I've only heard phantom knocking once while in there alone,nothing since


----------



## Stratocaster (Feb 2, 2006)

Edutainment said:


> I went to that Cawthra Estate that's supposedly haunted, nothing there. Any of you have any stories about ghosts and the like or know any supposedly haunted places around?


Haven't seen anything haunted around here


----------



## devnulljp (Mar 18, 2008)

Edutainment said:


> I went to that Cawthra Estate that's supposedly haunted, nothing there.

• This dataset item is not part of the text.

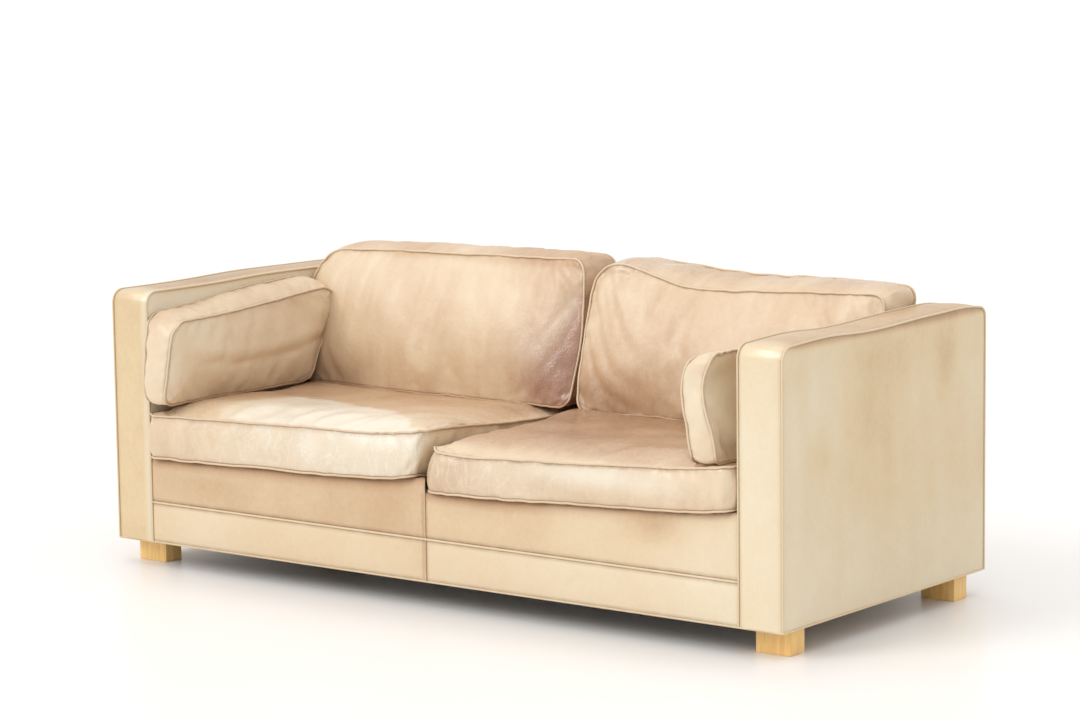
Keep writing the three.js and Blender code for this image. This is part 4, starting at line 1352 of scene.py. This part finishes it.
# %% [markdown]
# ## Floor and light
#
# The sofa stands on a plain pale floor that is big enough to have no visible end, in soft even light. A
# sun lamp of a wide angle is used for each soft box: it lights every part alike, however large the scene,
# so the floor stays even. The white world fills the shadows.

# %% Floor and light
FLOOR_HALF = 90
floor_mesh = bpy.data.meshes.new("floor")
floor_mesh.from_pydata([(-FLOOR_HALF, -FLOOR_HALF, 0), (FLOOR_HALF, -FLOOR_HALF, 0),
                        (FLOOR_HALF, FLOOR_HALF, 0), (-FLOOR_HALF, FLOOR_HALF, 0)], [], [(0, 1, 2, 3)])
floor = bpy.data.objects.new("floor", floor_mesh)
scene.collection.objects.link(floor)
floor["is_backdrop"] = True
floor_paint, _, floor_shader = new_material("floor_paint", 0.30)
floor_shader.inputs["Base Color"].default_value = (0.89, 0.87, 0.85, 1)
floor_shader.inputs["Specular IOR Level"].default_value = 0.25
floor_mesh.materials.append(floor_paint)

world = bpy.data.worlds.new("studio")
scene.world = world
world.use_nodes = True
world.node_tree.nodes["Background"].inputs["Color"].default_value = (1, 1, 1, 1)
world.node_tree.nodes["Background"].inputs["Strength"].default_value = 0.87


def broad_light(name, towards, power, spread):
    """A sun lamp of a wide angle, which works as an even soft box of any size. It shines towards a
    direction, and spread is its angle in degrees: the wider, the softer the shadows."""
    light = bpy.data.lights.new(name, "SUN")
    light.energy = power
    light.angle = np.radians(spread)
    lamp = bpy.data.objects.new(name, light)
    scene.collection.objects.link(lamp)
    back = -np.array(towards, float)
    back /= np.linalg.norm(back)
    side = np.cross((0, 1, 0.2), back)
    side /= np.linalg.norm(side)
    axes = np.stack([side, np.cross(back, side), back], axis=1)
    turn = np.eye(4)
    turn[:3, :3] = axes
    lamp.matrix_world = Matrix(turn.tolist())
    print("light", name, "power", power, "spread", spread, "degrees")


broad_light("key", (0.45, 0.80, -0.64), 0.98, 26)
broad_light("overhead", (0.05, 0.1, -1.0), 0.80, 75)
scene.view_settings.view_transform = "Standard"

# %% [markdown]
# ## Finish
#
# The box that the finished look fills is printed.

# %% Finish
low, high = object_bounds()
print("finished box", np.round(low, 4), np.round(high, 4))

You just provided an accurate description of all haunted places everywhere 

Start a thread on TGP on this subject. It sure brings out teh st00pid over there. Almost as much as Dumble / Robben Ford / Al Gore / John Mayer


----------



## bscott (Mar 3, 2008)

Here in Ottawa the old jail, which is now the International Hostel for travellers, is purported to be haunted. It is also the place of the last public execution, by hanging, in Canada.

Brian


----------



## Robert1950 (Jan 21, 2006)

The home of Hazel McCallion maybe?


----------



## Luke98 (Mar 4, 2007)

People at work are convinced its haunted... Ive seen nothing until the other day I looked onto the buildings security camera monitor and saw a black shape hover over a co worker, who didn t notice, then it flew off. I stood there for a moment and then clued in. Flies


----------



## NB-SK (Jul 28, 2007)

devnulljp said:


> You just provided an accurate description of all haunted places everywhere
> 
> Start a thread on TGP on this subject. It sure brings out teh st00pid over there. Almost as much as Dumble / Robben Ford / Al Gore / John Mayer


Yeah, the only appearances and disappearances that you'll come across in those places is that of your money...it disappears from your pocket and appears in the owner's pocket.

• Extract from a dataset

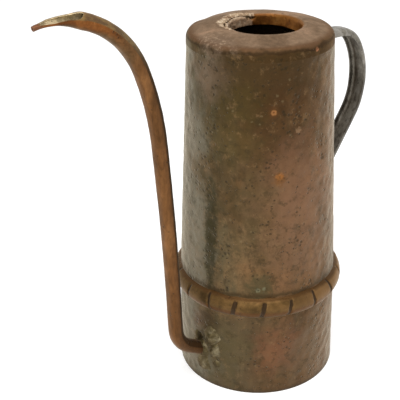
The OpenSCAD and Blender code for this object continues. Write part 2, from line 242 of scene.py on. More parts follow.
def new_finish(name):
    """An empty material, and its object coordinates."""
    material = bpy.data.materials.new(name)
    material.use_nodes = True
    material.node_tree.nodes.clear()
    return material, add("ShaderNodeTexCoord", None, "Object", material.node_tree)


def show(shader, kind="ShaderNodeOutputMaterial"):
    feed(shader.tree.nodes.new(kind).inputs["Surface"], shader)


def close_finish(colour, roughness, metallic, height, relief, bloom=0.0,
                 gloss=(243, 210, 170), shine=0.3):
    """The metal's shader. Height is a relief of 0 to 1, and relief is its depth in metres.
    Bloom is the greyish film that shows where the surface turns away, and gloss the tint of
    what the tarnish reflects."""
    bump = add("ShaderNodeBump", Height=height, Distance=relief, Strength=1.0)
    show(add("ShaderNodeBsdfPrincipled", Base_Color=colour, Roughness=roughness,
             Metallic=metallic, Normal=bump, Specular_IOR_Level=shine, Specular_Tint=gloss,
             Sheen_Weight=bloom, Sheen_Roughness=0.35, Sheen_Tint=(222, 218, 200)))


def dress(node, material):
    """Gives a CAD node that stays in view its finish."""
    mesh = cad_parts[node].data
    mesh.materials.clear()
    mesh.materials.append(material)


def bottom_finish():
    material, where = new_finish("scuffed_bottom")
    colour, _ = tarnished(where, 0.022, (58, 44, 32), (88, 66, 46), (122, 92, 66), 0.25)
    pits = pitted(where, 0.005, 0.9)
    colour = mixed(pits * 0.6, colour, (38, 30, 22))
    scuffs = grain(where * (1.0, 0.12, 1.0), 0.0012, 3.0)
    close_finish(colour, ramp(scuffs, 0.3, 0.7, 0.42, 0.6), 0.7, scuffs - pits, 0.0002)
    return material


dress("base_plate", bottom_finish())

# ---- Walls ----------------------------------------------------------------------------------
# Two tapered rings of sheet copper make the body: a low one, and a tall one that sits on it.
# Both are raised with a round-faced hammer, which leaves shallow facets all over the outside.
CAN_HEIGHT, JOINT_HEIGHT, SKIRT_HEIGHT = 250 * MM, 71.5 * MM, 242 * MM
BASE_RADIUS, JOINT_RADIUS, TOP_RADIUS = 56.9 * MM, 55.7 * MM, 47.6 * MM
SHEET = 1.0 * MM


def wall_radius(height):
    """Outside radius of the plain body, before the hammer marks."""
    if height < JOINT_HEIGHT:
        return BASE_RADIUS + (JOINT_RADIUS - BASE_RADIUS) * height / JOINT_HEIGHT
    rise = (height - JOINT_HEIGHT) / (CAN_HEIGHT - JOINT_HEIGHT)
    return JOINT_RADIUS + (TOP_RADIUS - JOINT_RADIUS) * rise


def on_wall(turn, height):
    """A point on the wall. Turn is in degrees, from the spout's side round to the front."""
    radius, turn = wall_radius(height), math.radians(turn)
    return (-radius * math.cos(turn), -radius * math.sin(turn), height)


def band_tree():
    """A cone-shaped band of faces, open at both ends, that faces away from its own rise."""
    given, out = new_group(
        "sheet_band", "GeometryNodeTree",
        {"Start Radius": FLOAT, "Start Height": FLOAT, "End Radius": FLOAT,
         "End Height": FLOAT, "Columns": 8, "Rows": 1}, {"Geometry": GEOMETRY})
    grid = add("GeometryNodeMeshGrid", Size_X=1.0, Size_Y=1.0,
               Vertices_X=given["Columns"] + 1.0, Vertices_Y=given["Rows"] + 1.0)
    spot = add("GeometryNodeInputPosition", tree=out.id_data)
    turn, rise = part(spot, "X") * (2 * math.pi), part(spot, "Y") + 0.5
    radius, height = (given["Start " + size] + rise * (given["End " + size]
                                                       - given["Start " + size])
                      for size in ("Radius", "Height"))
    place = add("ShaderNodeCombineXYZ", X=radius * calc("COSINE", turn),
                Y=radius * calc("SINE", turn), Z=height)
    return close_group(out, Geometry=add("GeometryNodeSetPosition", Geometry=grid,
                                         Position=place))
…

There's nothing exceptional about old buildings making noises. Buildings are no different than old cars, things will start to rattle and squeak after a few years.


----------



## NB-SK (Jul 28, 2007)

Luke98 said:


> People at work are convinced its haunted... Ive seen nothing until the other day I looked onto the buildings security camera monitor and saw a black shape hover over a co worker, who didn t notice, then it flew off. I stood there for a moment and then clued in. Flies


Most ghost hunters don't clue in...especially if they have a TV show.


----------



## Wild Bill (May 3, 2006)

http://www.hauntedhamilton.com/index.html


----------



## djdeacon (Jul 8, 2008)

http://www.cuchulainnsirishpub.com/index.html is apparently haunted, which is interesting, 'cos there's a preschool upstairs.


----------